High-Performance LLM Serving on Intel - vLLM for XPU, HPU and CPU

Learn how to deploy high-performance vLLM inference across Intel's complete hardware portfolio including GPUs (XPU), Gaudi Accelerators (HPU), and CPUs in this 26-minute conference talk from Ray Summit 2025. Discover Intel's latest advancements in bringing top-tier vLLM performance to diverse hardware backends through insights from Intel engineers Ding Ke and Chendi Xue. Explore comprehensive updates on vLLM enablement across Intel platforms, covering feature parity and performance with the new vLLM v1 architecture including KV connector, data parallelism, and multi-token prediction capabilities. Examine Intel-optimized model support including DeepSeek and GPT-OSS, and understand how the model ecosystem continues expanding. Gain insights into Intel's strategies for migrating vLLM capabilities from CUDA to non-CUDA environments while minimizing developer friction through API alignment with torch.cuda behavior.
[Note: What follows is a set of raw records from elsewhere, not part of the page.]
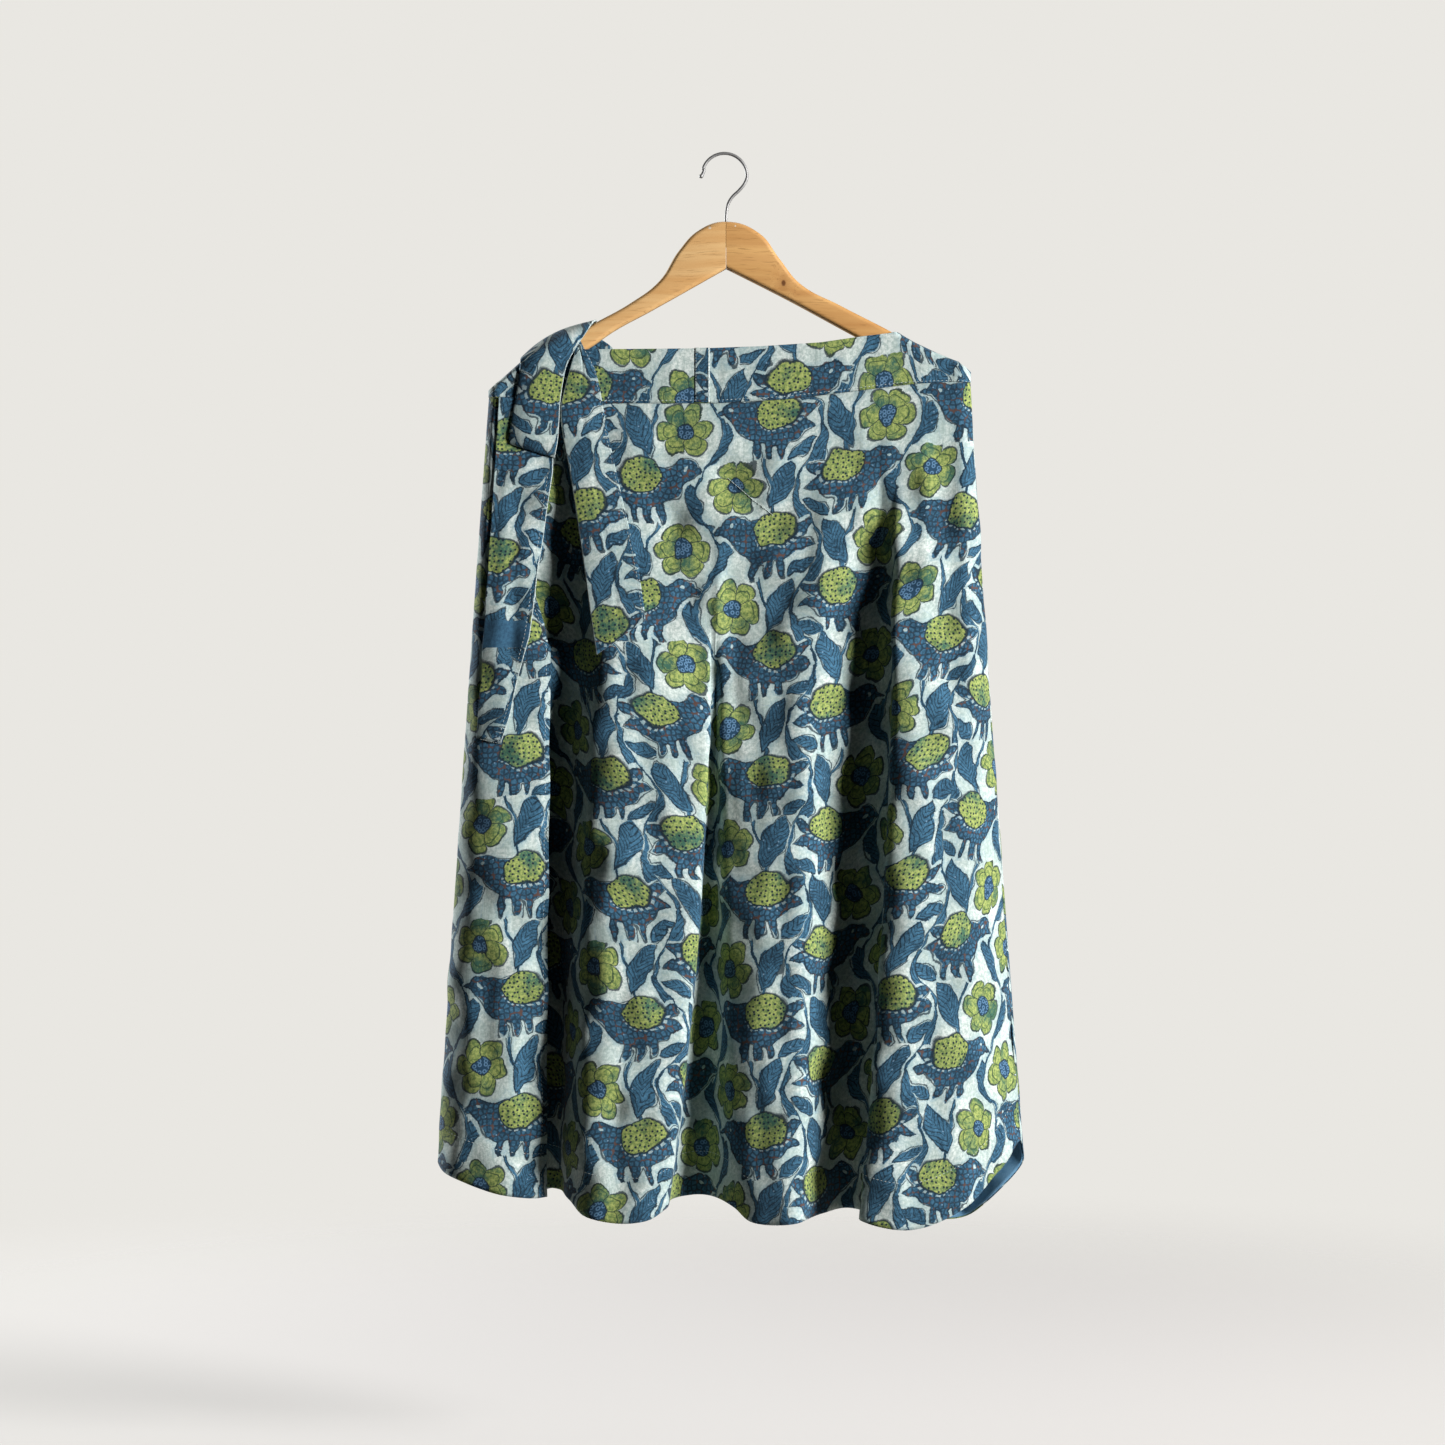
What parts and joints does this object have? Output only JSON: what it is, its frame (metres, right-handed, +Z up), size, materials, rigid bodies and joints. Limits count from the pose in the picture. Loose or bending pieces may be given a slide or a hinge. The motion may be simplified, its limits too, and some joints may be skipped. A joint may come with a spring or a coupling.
{
  "type": "wrap skirt on a hanger",
  "caption": "Long wrap skirt of block-printed cotton with a tie at the waist, hanging open at the hem over a plain wooden coat hanger with a steel hook.",
  "frame": {"origin": "the inner top of the hanger's hook, where the rail or peg carries it, in the middle of the wire", "axes": "+Z up; -Y towards the front of the skirt, where its wrap edge and tie are; +X to the viewer's right in the picture"},
  "size_m": [0.5477, 0.1037, 1.009],
  "materials": {
    "steel": "satin wire",
    "wood_light": "clear satin varnish",
    "wood_dark": "clear satin varnish",
    "printed_cotton": "block-printed plain weave, matt",
    "printed_band": "block-printed plain weave, matt",
    "plain_cotton": "plain dyed cotton, matt"
  },
  "bodies": {
    "root": {"hook": "steel", "hanger_left": "wood_light", "hanger_right": "wood_dark", "front_panel": "printed_cotton", "back_panel": "printed_cotton", "wrap_panel": "printed_cotton", "pocket_front": "printed_cotton", "waistband_front": "printed_band", "waistband_back": "printed_band", "waistband_side": "printed_band", "waistband_end": "printed_band", "tie": "printed_band", "band_slot": "printed_band", "hem_facing_front": "plain_cotton", "hem_facing_back": "plain_cotton"}
  },
  "joints": []
}
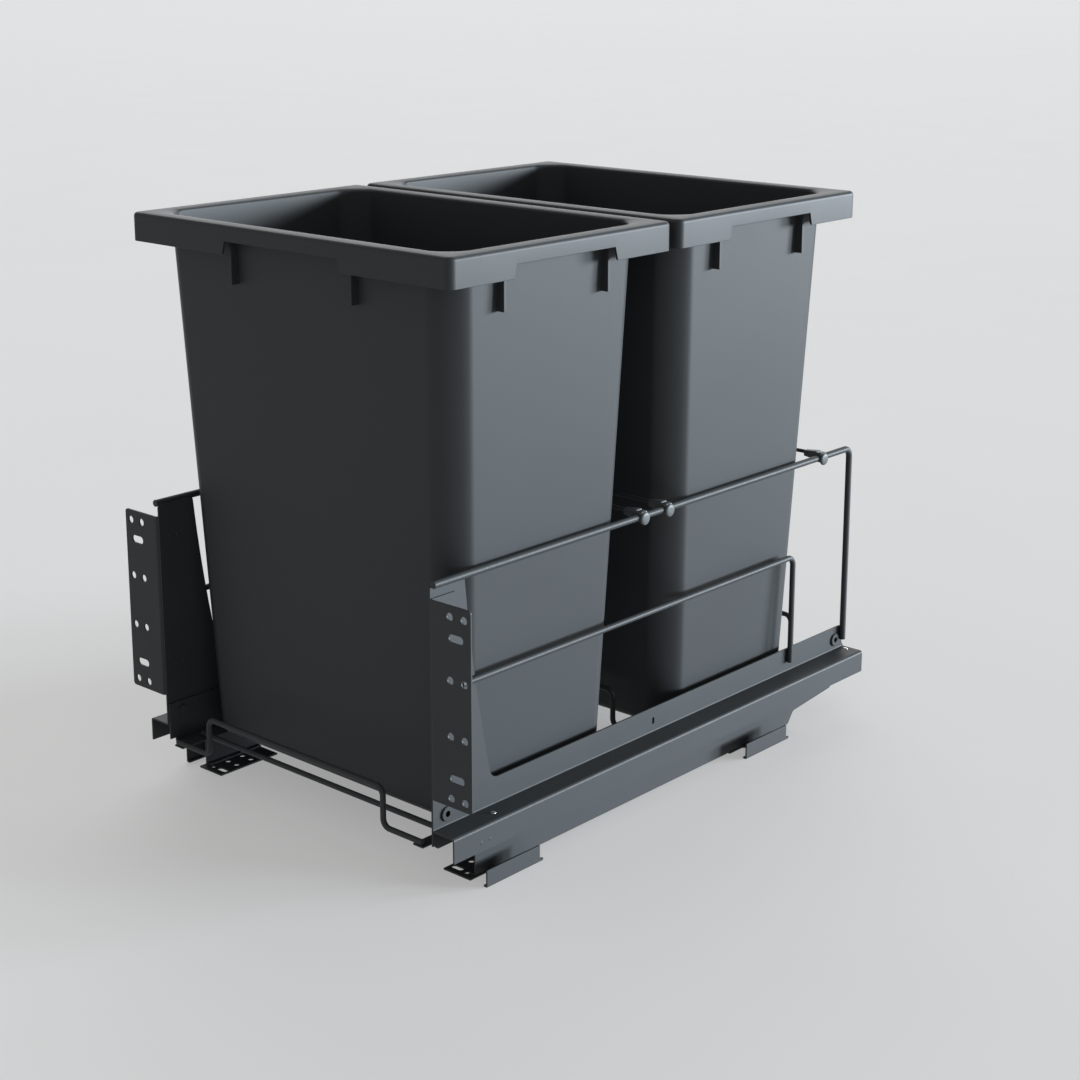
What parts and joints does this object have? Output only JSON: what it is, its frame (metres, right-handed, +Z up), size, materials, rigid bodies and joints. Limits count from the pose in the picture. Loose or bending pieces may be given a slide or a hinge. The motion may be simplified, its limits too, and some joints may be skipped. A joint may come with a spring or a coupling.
{
  "type": "pull out waste bin unit",
  "caption": "Pull-out kitchen waste unit: two lift-out bins stand in a wire and sheet steel carriage on ball slides, with front plates for a cabinet door.",
  "frame": {"origin": "middle of the unit's footprint, on the cabinet floor under its feet", "axes": "+Z up; -Y is the front, where the door plates are, and the way the carriage pulls out; X runs side to side and the unit mirrors in X = 0"},
  "size_m": [0.4138, 0.5644, 0.501],
  "materials": {
    "bin_plastic": "fine moulded texture, dark grey",
    "clip_plastic": "smooth moulded, dark grey",
    "cage_plastic": "smooth moulded, pale grey",
    "coated_steel": "satin powder coat, dark grey",
    "zinc_steel": "zinc-plated"
  },
  "bodies": {
    "base": {"cabinet_rail_right": "coated_steel", "cabinet_rail_left": "coated_steel", "front_foot_right": "coated_steel", "front_foot_left": "coated_steel", "rear_foot_right": "coated_steel", "rear_foot_left": "coated_steel", "slide_outer_right": "zinc_steel", "slide_outer_left": "zinc_steel"},
    "slide_middle_right": {"slide_middle_right": "zinc_steel"},
    "slide_middle_left": {"slide_middle_left": "zinc_steel"},
    "outer_cage_right": {"outer_ball_cage_right": "cage_plastic", "outer_balls_right": "zinc_steel"},
    "outer_cage_left": {"outer_ball_cage_left": "cage_plastic", "outer_balls_left": "zinc_steel"},
    "inner_cage_right": {"inner_ball_cage_right": "cage_plastic", "inner_balls_right": "zinc_steel"},
    "inner_cage_left": {"inner_ball_cage_left": "cage_plastic", "inner_balls_left": "zinc_steel"},
    "carriage": {"side_frame_right": "coated_steel", "side_frame_left": "coated_steel", "door_plate_right": "coated_steel", "door_plate_left": "coated_steel", "floor_runner_right": "coated_steel", "floor_runner_left": "coated_steel", "slide_inner_right": "zinc_steel", "slide_inner_left": "zinc_steel", "top_wire_right": "coated_steel", "top_wire_left": "coated_steel", "lower_wire_right": "coated_steel", "lower_wire_left": "coated_steel", "ring_screws": "zinc_steel", "front_floor_wire": "coated_steel", "middle_floor_wire": "coated_steel", "rear_floor_wire": "coated_steel", "cross_bar_1": "coated_steel", "cross_bar_2": "coated_steel", "cross_bar_3": "coated_steel", "cross_bar_4": "coated_steel", "cross_bar_5": "coated_steel", "divider_rod_1": "coated_steel", "divider_rod_2": "coated_steel", "divider_rod_3": "coated_steel", "divider_clips": "clip_plastic"},
    "front_bin": {"front_bin": "bin_plastic"},
    "rear_bin": {"rear_bin": "bin_plastic"}
  },
  "joints": [
    {"name": "pull_out", "type": "slide", "parent": "base", "child": "carriage", "axis": [0, -1, 0], "range_m": [0, 0.46]},
    {"name": "slide_middle_right_travel", "type": "slide", "parent": "base", "child": "slide_middle_right", "axis": [0, -1, 0], "range_m": [0, 0.23]},
    {"name": "outer_cage_right_travel", "type": "slide", "parent": "base", "child": "outer_cage_right", "axis": [0, -1, 0], "range_m": [0, 0.115]},
    {"name": "inner_cage_right_travel", "type": "slide", "parent": "base", "child": "inner_cage_right", "axis": [0, -1, 0], "range_m": [0, 0.345]},
    {"name": "slide_middle_left_travel", "type": "slide", "parent": "base", "child": "slide_middle_left", "axis": [0, -1, 0], "range_m": [0, 0.23]},
    {"name": "outer_cage_left_travel", "type": "slide", "parent": "base", "child": "outer_cage_left", "axis": [0, -1, 0], "range_m": [0, 0.115]},
    {"name": "inner_cage_left_travel", "type": "slide", "parent": "base", "child": "inner_cage_left", "axis": [0, -1, 0], "range_m": [0, 0.345]},
    {"name": "front_bin_lift", "type": "slide", "parent": "carriage", "child": "front_bin", "axis": [0, 0, 1], "range_m": [0, 0.47]},
    {"name": "rear_bin_lift", "type": "slide", "parent": "carriage", "child": "rear_bin", "axis": [0, 0, 1], "range_m": [0, 0.47]}
  ],
  "couplings": [
    {"joint": "slide_middle_right_travel", "follows": "pull_out", "ratio": 0.5},
    {"joint": "outer_cage_right_travel", "follows": "pull_out", "ratio": 0.25},
    {"joint": "inner_cage_right_travel", "follows": "pull_out", "ratio": 0.75},
    {"joint": "slide_middle_left_travel", "follows": "pull_out", "ratio": 0.5},
    {"joint": "outer_cage_left_travel", "follows": "pull_out", "ratio": 0.25},
    {"joint": "inner_cage_left_travel", "follows": "pull_out", "ratio": 0.75}
  ]
}
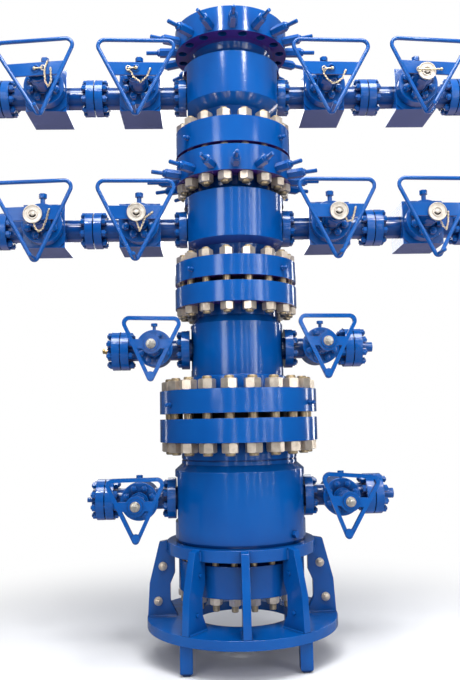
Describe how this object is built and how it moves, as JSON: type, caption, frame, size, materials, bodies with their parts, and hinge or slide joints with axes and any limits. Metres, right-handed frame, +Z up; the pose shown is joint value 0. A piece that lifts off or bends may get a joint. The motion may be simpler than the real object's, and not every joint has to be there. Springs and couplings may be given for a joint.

Review open-sourced kernels (Cutlass, Triton) that have been upstreamed into vLLM, BitsAndBytes, and other libraries. Understand Intel's future roadmap including upcoming optimizations and capabilities designed to enhance performance and developer experience across all Intel hardware platforms. Acquire practical knowledge for deploying performant LLM inference using vLLM on Intel platforms, learn from real-world migration challenges, and explore Intel's vision for creating a unified, developer-friendly AI ecosystem.